As we continue to celebrate Pride throughout the month of June, EBONY acknowledges LGBT African-Americans who’ve changed the course of history. From dance and literature to activism and comedy, their contributions cannot be questioned.

Check out these 10 LGBT figures who continue to leave a lasting impact on American culture.

Alvin Ailey

Alvin Ailey is considered one of the most influential choreographers of the 20th century, making a lasting impact on the art of modern dance.

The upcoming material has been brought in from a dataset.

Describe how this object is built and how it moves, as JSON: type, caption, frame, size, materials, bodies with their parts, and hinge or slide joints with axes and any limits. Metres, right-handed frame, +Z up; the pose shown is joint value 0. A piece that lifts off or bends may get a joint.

Alicia Keys is set to executive produce a biopic based on his very complicated life.

Josephine Baker

The 1920s entertainer, once the highest paid in the world, was bisexual, famously carrying on an affair with Mexican artist Frida Kahlo and other women while marrying four different men throughout her life.

Ma Rainey

Iconic blues singer Ma Rainey often sang of her love for women, including the hook to one of her best known songs, “Prove It on Me Blues.”

“I went out last night with a crowd of my friends/ It must’ve been women, ’cause I don’t like no men/ Wear my clothes just like a fan/ Talk to the gals just like any old man.”

Lorraine Hansberry

In 2018 PBS documentary Lorraine Hansberry: Sighted Eyes/Feeling Heart, literary scholars examine the A Raisin in the Sun playwright’s bisexuality, as she admitted in personal diaries and letters to friends that she was attracted to women, unsure of how that revelation would affect her life as a Black woman of her era.

Bayard Rustin

Activist Bayard Rustin is best known as the organizer of the 1963 March on Washington and right-hand man of good friend, Martin Luther King, Jr.

James Baldwin

Considered one of the greatest writers of the 20th century, literary icon and civil rights activist James Baldwin spoke openly about same-sex relationships and wrote several brilliant works featuring gay and bisexual characters.

Langston Hughes

Hughes was very private about his personal life, but most scholars and academics who have studied his work have concluded he was homosexual, as he included gay codes and references within much of his writing, according to the University of Illinois, Springfield.

Moms Mabley

The groundbreaking comic was “out” to friends and fellow entertainers, according to the 2013 HBO documentary film about the comedian directed by Whoopi Goldberg.

Bessie Smith

Much like her mentor Ma Rainey, Bessie Smith was a bisexual singer who sang of her love of both men and women.

Audre Lorde

The writer and feminist is considered one of the most prolific lyricists of the 20th century, classifying herself as a “black, lesbian, mother, warrior, poet.”